▶ [PROBLEM DETAILS]
Your task is to quote the material that follows, in full and exactly.

▶ [PROVIDED MATERIAL]
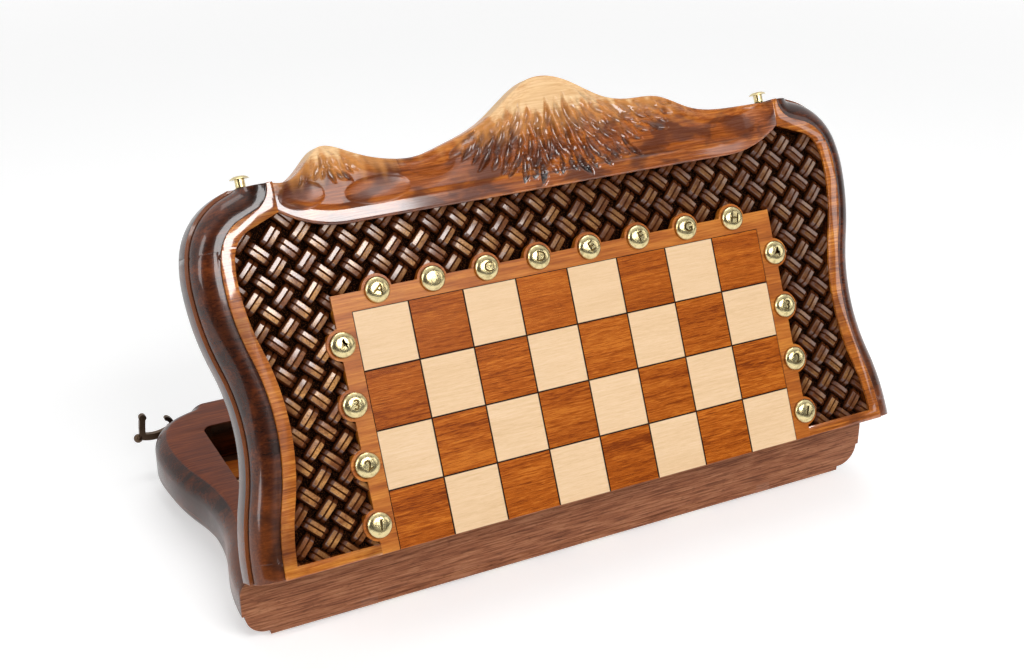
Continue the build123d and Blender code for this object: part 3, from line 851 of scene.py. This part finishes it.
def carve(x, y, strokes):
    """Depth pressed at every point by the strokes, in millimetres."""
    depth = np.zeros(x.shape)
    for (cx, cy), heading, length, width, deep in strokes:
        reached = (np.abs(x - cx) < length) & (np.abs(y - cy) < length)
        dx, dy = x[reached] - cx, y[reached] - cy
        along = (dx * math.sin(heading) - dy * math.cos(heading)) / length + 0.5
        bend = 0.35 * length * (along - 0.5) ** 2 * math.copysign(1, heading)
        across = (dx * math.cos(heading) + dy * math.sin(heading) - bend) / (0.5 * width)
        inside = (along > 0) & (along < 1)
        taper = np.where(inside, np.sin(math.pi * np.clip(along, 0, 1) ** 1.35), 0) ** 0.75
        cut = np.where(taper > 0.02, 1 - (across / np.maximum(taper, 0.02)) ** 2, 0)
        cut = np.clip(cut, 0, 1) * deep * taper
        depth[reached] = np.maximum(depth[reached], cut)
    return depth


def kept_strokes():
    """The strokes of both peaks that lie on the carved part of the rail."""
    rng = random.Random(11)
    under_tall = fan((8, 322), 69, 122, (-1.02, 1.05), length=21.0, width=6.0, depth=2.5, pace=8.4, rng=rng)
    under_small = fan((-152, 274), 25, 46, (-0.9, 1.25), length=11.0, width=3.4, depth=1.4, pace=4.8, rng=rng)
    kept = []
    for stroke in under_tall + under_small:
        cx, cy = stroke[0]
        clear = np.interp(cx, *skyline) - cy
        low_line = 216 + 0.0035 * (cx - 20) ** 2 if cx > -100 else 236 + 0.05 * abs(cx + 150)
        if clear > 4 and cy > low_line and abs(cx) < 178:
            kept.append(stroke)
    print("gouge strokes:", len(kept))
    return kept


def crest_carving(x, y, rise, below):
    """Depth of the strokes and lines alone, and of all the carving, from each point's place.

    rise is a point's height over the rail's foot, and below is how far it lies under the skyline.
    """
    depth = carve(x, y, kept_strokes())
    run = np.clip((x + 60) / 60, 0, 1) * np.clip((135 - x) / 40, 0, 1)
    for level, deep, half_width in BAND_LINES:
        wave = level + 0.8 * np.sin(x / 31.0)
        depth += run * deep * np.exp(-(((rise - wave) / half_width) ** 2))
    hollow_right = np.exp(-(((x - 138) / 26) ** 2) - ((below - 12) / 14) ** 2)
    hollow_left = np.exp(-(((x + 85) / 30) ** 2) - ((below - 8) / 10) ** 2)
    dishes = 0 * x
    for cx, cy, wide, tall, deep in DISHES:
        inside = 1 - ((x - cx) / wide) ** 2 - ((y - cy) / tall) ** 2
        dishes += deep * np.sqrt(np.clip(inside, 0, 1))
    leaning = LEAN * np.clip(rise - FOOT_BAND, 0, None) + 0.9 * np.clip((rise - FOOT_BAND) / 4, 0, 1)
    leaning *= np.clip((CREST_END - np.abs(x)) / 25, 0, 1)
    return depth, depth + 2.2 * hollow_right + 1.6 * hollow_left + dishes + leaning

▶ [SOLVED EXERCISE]
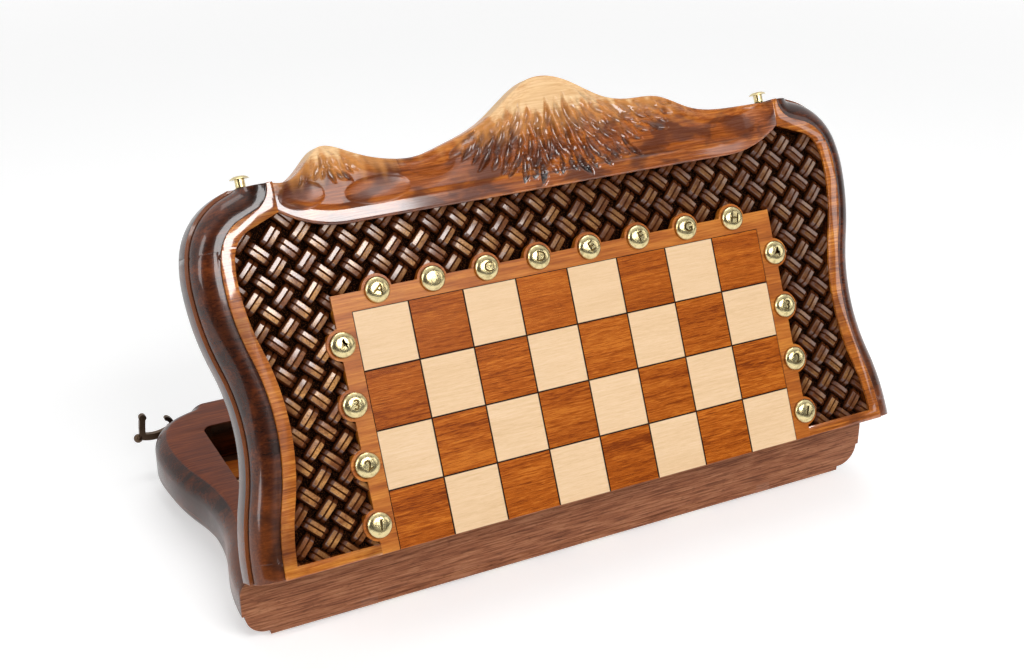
Continue the build123d and Blender code for this object: part 3, from line 851 of scene.py. This part finishes it.
def carve(x, y, strokes):
    """Depth pressed at every point by the strokes, in millimetres."""
    depth = np.zeros(x.shape)
    for (cx, cy), heading, length, width, deep in strokes:
        reached = (np.abs(x - cx) < length) & (np.abs(y - cy) < length)
        dx, dy = x[reached] - cx, y[reached] - cy
        along = (dx * math.sin(heading) - dy * math.cos(heading)) / length + 0.5
        bend = 0.35 * length * (along - 0.5) ** 2 * math.copysign(1, heading)
        across = (dx * math.cos(heading) + dy * math.sin(heading) - bend) / (0.5 * width)
        inside = (along > 0) & (along < 1)
        taper = np.where(inside, np.sin(math.pi * np.clip(along, 0, 1) ** 1.35), 0) ** 0.75
        cut = np.where(taper > 0.02, 1 - (across / np.maximum(taper, 0.02)) ** 2, 0)
        cut = np.clip(cut, 0, 1) * deep * taper
        depth[reached] = np.maximum(depth[reached], cut)
    return depth


def kept_strokes():
    """The strokes of both peaks that lie on the carved part of the rail."""
    rng = random.Random(11)
    under_tall = fan((8, 322), 69, 122, (-1.02, 1.05), length=21.0, width=6.0, depth=2.5, pace=8.4, rng=rng)
    under_small = fan((-152, 274), 25, 46, (-0.9, 1.25), length=11.0, width=3.4, depth=1.4, pace=4.8, rng=rng)
    kept = []
    for stroke in under_tall + under_small:
        cx, cy = stroke[0]
        clear = np.interp(cx, *skyline) - cy
        low_line = 216 + 0.0035 * (cx - 20) ** 2 if cx > -100 else 236 + 0.05 * abs(cx + 150)
        if clear > 4 and cy > low_line and abs(cx) < 178:
            kept.append(stroke)
    print("gouge strokes:", len(kept))
    return kept


def crest_carving(x, y, rise, below):
    """Depth of the strokes and lines alone, and of all the carving, from each point's place.

    rise is a point's height over the rail's foot, and below is how far it lies under the skyline.
    """
    depth = carve(x, y, kept_strokes())
    run = np.clip((x + 60) / 60, 0, 1) * np.clip((135 - x) / 40, 0, 1)
    for level, deep, half_width in BAND_LINES:
        wave = level + 0.8 * np.sin(x / 31.0)
        depth += run * deep * np.exp(-(((rise - wave) / half_width) ** 2))
    hollow_right = np.exp(-(((x - 138) / 26) ** 2) - ((below - 12) / 14) ** 2)
    hollow_left = np.exp(-(((x + 85) / 30) ** 2) - ((below - 8) / 10) ** 2)
    dishes = 0 * x
    for cx, cy, wide, tall, deep in DISHES:
        inside = 1 - ((x - cx) / wide) ** 2 - ((y - cy) / tall) ** 2
        dishes += deep * np.sqrt(np.clip(inside, 0, 1))
    leaning = LEAN * np.clip(rise - FOOT_BAND, 0, None) + 0.9 * np.clip((rise - FOOT_BAND) / 4, 0, 1)
    leaning *= np.clip((CREST_END - np.abs(x)) / 25, 0, 1)
    return depth, depth + 2.2 * hollow_right + 1.6 * hollow_left + dishes + leaning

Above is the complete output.